France: Violence erupts in new Paris protest against security law
French Interior Minister Gerald Darmanin said 64 people had been detained in protests across the country so far.
Violence erupted in Paris for the second consecutive weekend at a mass protest against a new security law and police brutality, as demonstrators clashed with police, set alight vehicles and smashed shop windows.
The weekly nationwide protests are becoming a major crisis for President Emmanuel Macron’s government, with tensions intensified by the beating of a Black music producer by police last month.
Members of the so-called yellow vests movement, which shook Macron with protests against inequality in France over the winter of 2018-19, were also prominent in the rally on Saturday.
Windows of a supermarket, property agency and a bank were broken while several cars burst into flames along Avenue Gambetta as demonstrators marched towards the central Place de la Republique, AFP news agency reporters said.
Objects were also thrown at police who responded by using tear gas, in a repeat of the violent scenes from the protests last weekend against the security law that would restrict publishing pictures of the faces of the police.
Some demonstrators used objects left into the streets to create impromptu barricades that they set on fire.
Protesters, some letting off smoke bombs and firecrackers, shouted slogans such as: “Everyone hates the police.”
It was one of about 100 protests planned throughout France on Saturday against the new security law.
Interior Minister Gerald Darmanin said 64 people were detained across the country, and eight police officers were injured.
France has been hit by a wave of street protests after the government introduced a security bill in parliament that set out to increase its surveillance tools and restrict rights on circulating images of police officers in the media and online.
The bill was part of Macron’s drive to get tougher on law and order ahead of elections in 2022. His government also said the police needed to be better protected from online hate.
But the draft legislation provoked a public backlash.
After four French police officers were charged on November 30 over the beating and racial abuse of Black music producer Michel Zecler, legislators from Macron’s party pledged a “complete rewrite” of part of the draft law.
Under a sign demanding the withdrawal of the security law, CGT union leader Philippe Martinez said several causes were coming together.

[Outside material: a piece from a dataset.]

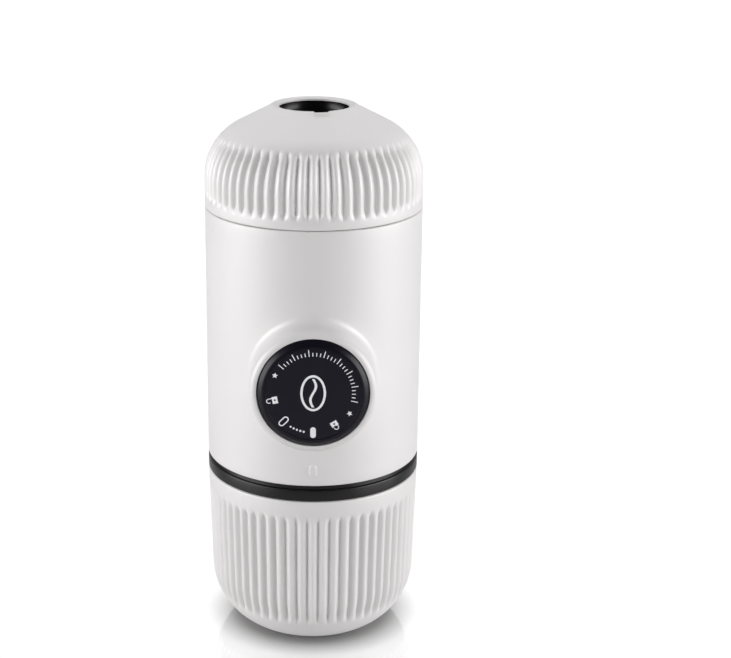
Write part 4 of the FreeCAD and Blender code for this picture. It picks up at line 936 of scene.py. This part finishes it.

“There is no contradiction between public and individual freedoms and the need to fight job insecurity and unemployment,” Martinez told AFP.
He referred to the “abuse of employers” and the loss of worker protections.
On Friday, Macron gave a hugely anticipated interview to Brut, a video-based news portal aimed at young people, which was seen as an attempt by the president to win credibility with youth particularly concerned by the actions of the French police.
Macron acknowledged “there are police who are violent” and insisted that “they need to be punished”.
But he also lashed out at the violence against police at last weekend’s rally in Paris, which he blamed on “crazy people”.
“I cannot let it be said that we are reducing freedoms in France,” he said.